Aerospike cluster — caching infra ; This was in a good shape and our main feed runs off this store and well architectured for horizontal scale.
Data Platform — was evolving and we were mapping the pipelines on to Apache Hudi. The ML pipelines, Spark jobs, EMRs were running on top of this.
Android App — we had few issues around performance, jank during scroll.
ML and model building — we had tackled many use cases in the NLP space, topic classification, feed recommendation, algorithms for trending etc ..
Video engineering — a good part of our content are videos. Transformation and analytical pipelines were in place to a good extent, but came at some cost.
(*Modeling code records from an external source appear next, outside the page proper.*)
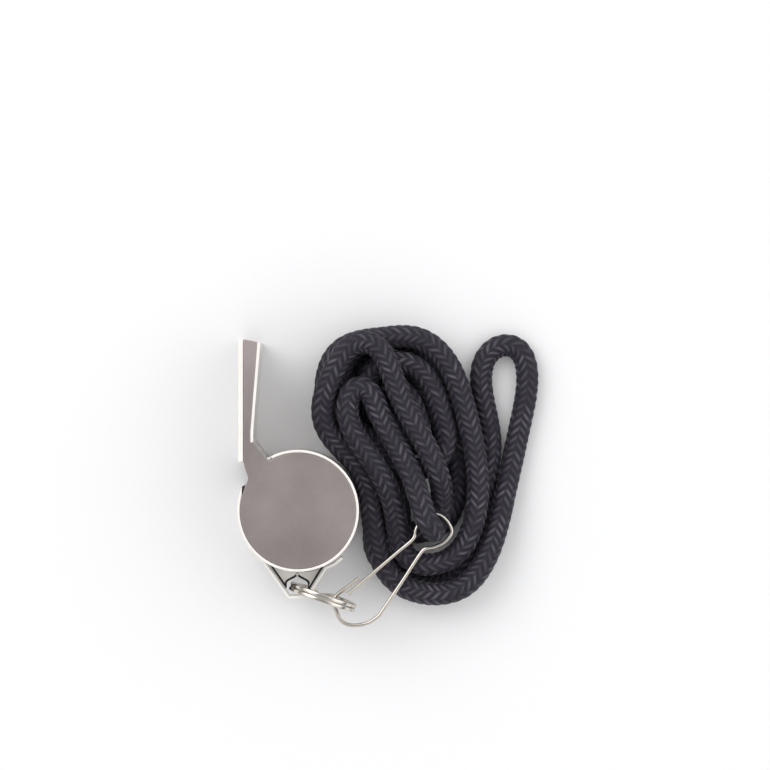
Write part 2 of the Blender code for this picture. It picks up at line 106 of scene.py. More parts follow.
# The lanyard: five wound loops in two layers, a lead to the hook's eye and a long outer loop.
# Places and sizes of the route are in millimetres
lanyard = {
    "length": 591 * mm,
    "diameter": 3.4 * mm,
    "lowZ": 1.75,
    "highZ": 5.6,
    "turns": 5,
    "turnPoints": 24,
    "pitch": 4.35,
    "topPitch": 4.35,
    "centre": (17.1, 13.0),
    "tilt": math.radians(12.7),
    "shear": 0.6,
    "half": 12.75,
    "top": 19.1,
    "bottoms": [-14.45, -4.7, 9.8, 10.6, 6.3, -10.3],
    "lean": 0.9,
    "roundTop": 3.1,
    "roundBottoms": [2.1, 2.7, 2.1, 2.1, 2.1, 2.1],
    "push": 18,
    "keepOff": 12.5,  # how far the lowest loop stays off the barrel's axis
    "climb": 0.5,  # turns taken to climb from one layer to the next
    "eye": (23.2, -3.74, 8.5),
    "eyeBend": 2.65,
    "eyePoints": 5,
    "eyeIn": math.radians(121),
    "eyeOut": math.radians(70),
    "lead": [
        (18.7, -8.9, 5.6), (17.3, -5.6, 5.7), (16.7, -1.5, 6.7), (15.9, 2.2, 8.4), (14.0, 6.3, 9.7),
        (11.5, 10.0, 9.8), (9.0, 13.8, 9.6), (8.2, 17.4, 9.6), (8.8, 20.4, 9.6), (10.8, 21.6, 9.6),
        (12.6, 20.0, 9.6), (13.6, 17.0, 9.6), (15.6, 13.0, 9.7), (17.9, 9.0, 9.9), (19.8, 5.0, 10.5),
        (20.9, 1.4, 11.1),
    ],
    "loop": [
        (24.6, 3.5, 7.0), (24.2, 5.5, 9.0), (23.2, 8.1, 9.9), (21.9, 10.9, 9.9), (20.3, 13.9, 9.9),
        (18.5, 17.0, 9.8), (17.0, 20.4, 9.7), (15.9, 23.6, 9.7), (14.6, 26.8, 9.7), (12.4, 28.9, 9.7),
        (9.8, 29.0, 9.7), (7.6, 27.0, 9.7), (6.0, 23.9, 9.6), (4.6, 20.6, 9.3), (3.9, 17.2, 8.6),
        (4.6, 13.9, 7.9), (7.2, 10.6, 7.2), (10.0, 7.8, 6.6), (11.9, 4.2, 6.1), (12.5, 0.3, 5.8),
        (12.9, -3.8, 5.6), (13.8, -8.3, 5.6), (16.3, -12.4, 5.6), (20.3, -14.4, 5.65),
        (24.4, -14.8, 5.65), (28.4, -13.6, 5.6), (31.2, -10.6, 5.3), (33.2, -6.6, 4.6),
        (34.6, -2.0, 3.8), (35.8, 3.4, 2.8), (37.1, 9.0, 2.0), (38.3, 14.6, 1.75),
        (39.4, 20.0, 1.75), (39.5, 24.4, 1.75), (38.3, 27.7, 1.75), (35.7, 28.6, 1.75),
        (33.0, 27.4, 1.75), (31.5, 24.4, 1.75), (31.6, 20.4, 1.75), (32.5, 16.0, 1.75),
        (33.2, 11.4, 1.75), (32.6, 6.6, 1.75), (31.7, 2.0, 1.75), (30.8, -2.6, 1.75),
        (29.6, -7.0, 1.75), (27.8, -11.2, 1.75),
    ],
    "columns": 8,  # slanted yarns side by side around the cord
    "columnPoints": 4,
    "ringStep": 0.205 * mm,
    "relaxStep": 1.0 * mm,  # kinks are evened out over this length
    "relaxTimes": 5,
    "stitch": 1.42 * mm,
    "slant": 1.0,  # how far a yarn climbs across its column, in stitches
    "fat": 0.86,  # the share of a stitch that its yarn fills
    "wobble": 0.14,  # how unevenly the yarns lie, in stitches
    "wobbleAlong": 0.9,  # radians for each stitch
    "wobbleAround": 2.4,  # radians for each column
    "columnRound": 0.75,
    "valley": 1.74 * mm,
    "crown": 2.0 * mm,
    "lowest": 0.0,  # the cord is pressed flat where it lies on the table
    # The yarns' crowns get the colour as a painted highlight and the creases between them the valley
    # colour as painted shade
    "colour": (0.098, 0.089, 0.109),
    "paintedValleyShade": (0.0170, 0.0142, 0.0235),
    "dullest": 0.45,
    "brightest": 1.35,
    "roughness": 0.6,
    "specular": 0.3,
    "sheen": 0.04,
    "sheenRoughness": 0.4,
    "bumpDepth": 0.05 * mm,
    "bump": 0.5,
    "stroke": 0.3,  # half the width of the lit part of a yarn, in stitches
    "filaments": 8.0,
    "filamentDepth": 0.45,
    "crownPower": 1.3,
    "highlightPatches": 0.3,  # patches where the painted highlight on the yarns is weaker, per stitch
    "highlightPatchGain": 2.6,
    "highlightPatchFrom": -0.5,
    "highlightPatchRange": (0.5, 1.1),
    "pathEvery": 5,
}


# One point of the wound part: loops spiral in, climb a layer over the top and spiral out
def hankPoint(turn):
    s = lanyard
    angle = -math.pi / 2 - math.tau * turn
    across, along = math.cos(angle), math.sin(angle)
    loop = min(turn, s["turns"] - turn)
    inward = s["pitch"] * loop
    climb = ease((turn - s["turns"] / 2) / s["climb"] + 0.5)
    if along > 0:
        reach = s["top"] - s["topPitch"] * loop
        power = 2 / s["roundTop"]
    else:
        reach = s["centre"][1] - s["bottoms"][round(turn)]
        power = 2 / s["roundBottoms"][round(turn)]
    u = (s["half"] - inward) * signedPower(across, power)
    v = reach * signedPower(along, power)
    x = s["centre"][0] + u * math.cos(s["tilt"]) - v * math.sin(s["tilt"]) + s["lean"] * climb
    y = s["centre"][1] + s["shear"] * u * math.sin(s["tilt"]) + v * math.cos(s["tilt"])
    near = math.hypot(x, y)
    keep = s["keepOff"] + inward + s["lean"] * climb
    pushed = (near ** s["push"] + keep ** s["push"]) ** (1 / s["push"]) / near
    return x * pushed, y * pushed, s["lowZ"] + (s["highZ"] - s["lowZ"]) * climb


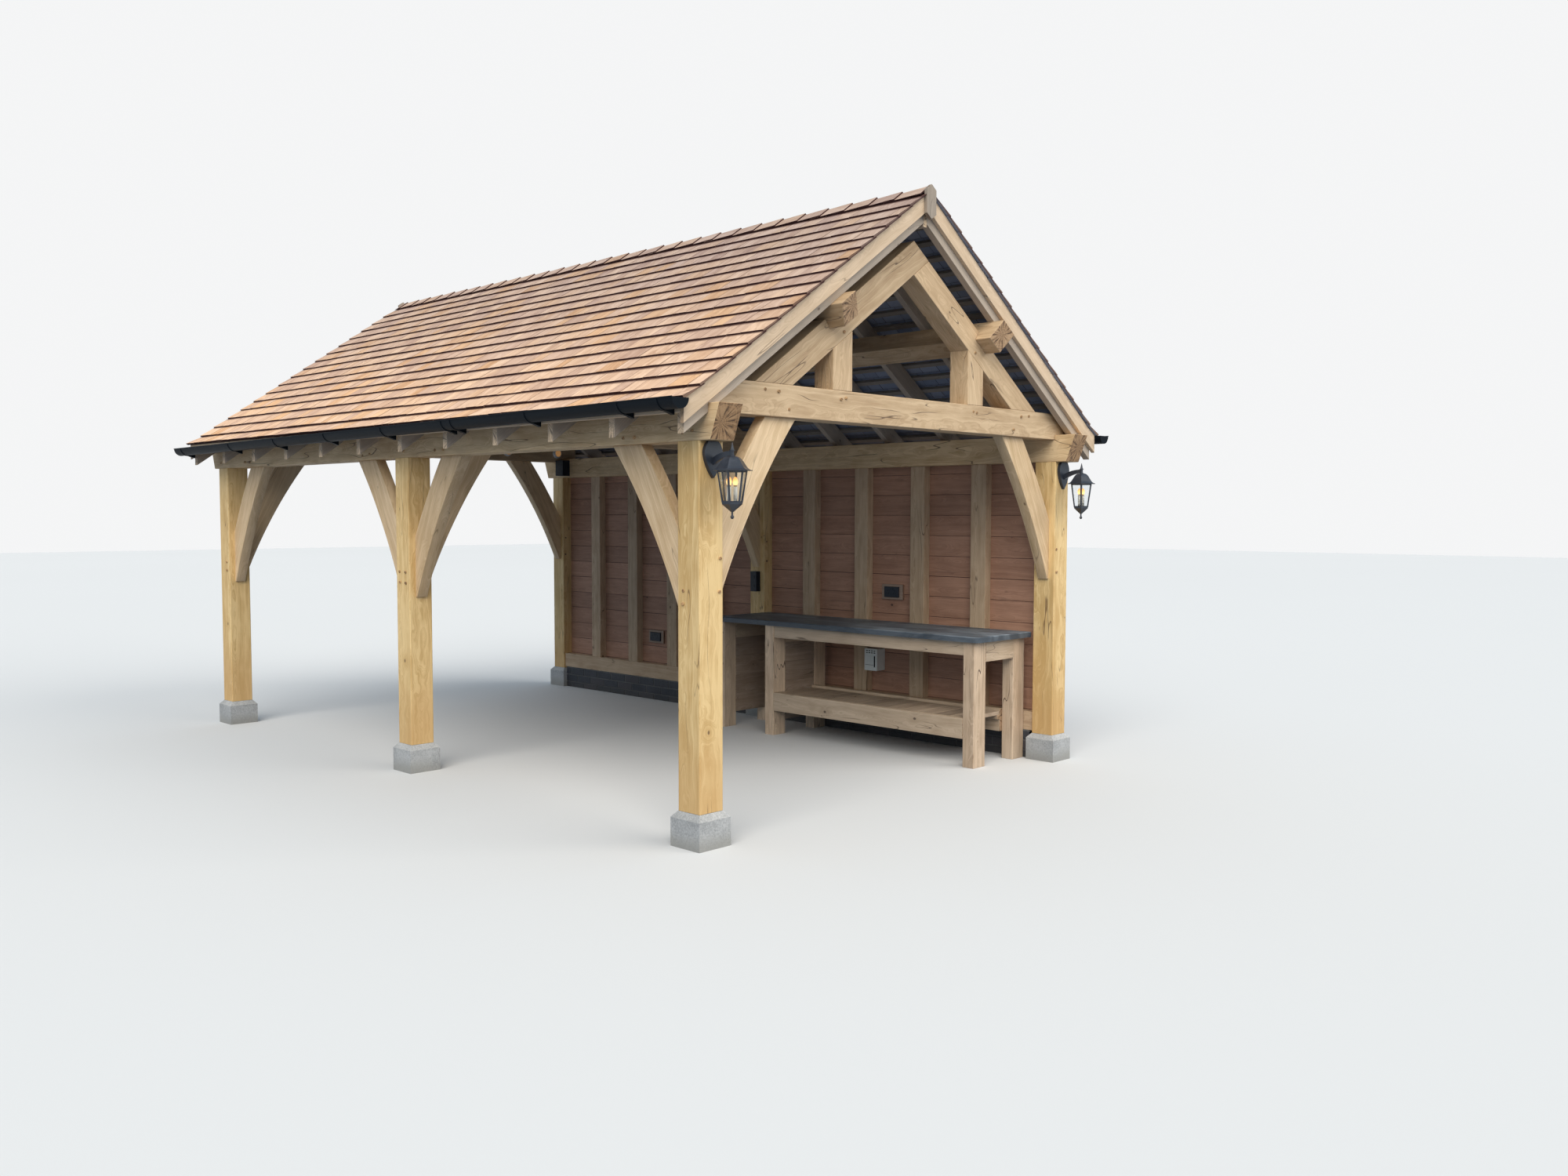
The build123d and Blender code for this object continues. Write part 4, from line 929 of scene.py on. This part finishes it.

The onset of 2023 demanded us to have

build a world class trust / safety platform which is unmatched.
social graph needed to be ready for high scale when millions of users come during a short window.
we wanted to smoothen out the ML and the Data Engineering interface and keep it easier for the Data Scientists / ML teams to use the data easily for model building and training.
optimise on the cost front across our infra at all levels.
strengthen the data platform for larger capacity, mutations of data sets and control the TCO (total cost of ownership)
stop the bots and improve our overall WAF configuration.
build the monetisation rails / features → ads, premium content, boosted profiles and super likes.
retention and growth features → jackpot, gamify the overall experience by bringing value to the users
build new experiences like stories, sharper recommendations, news content, self-verification
better video engineering pipelines→ compression, conversion to various formats using ffmpeg open source libs, video content embeddings for recommendations

This pipeline itself was daunting looking at what we had as resources + overall macro scenarios. But as an engineering unit, we looked at these things as a once in a life time opportunity to get our hands dirty on and actually build ; heads down.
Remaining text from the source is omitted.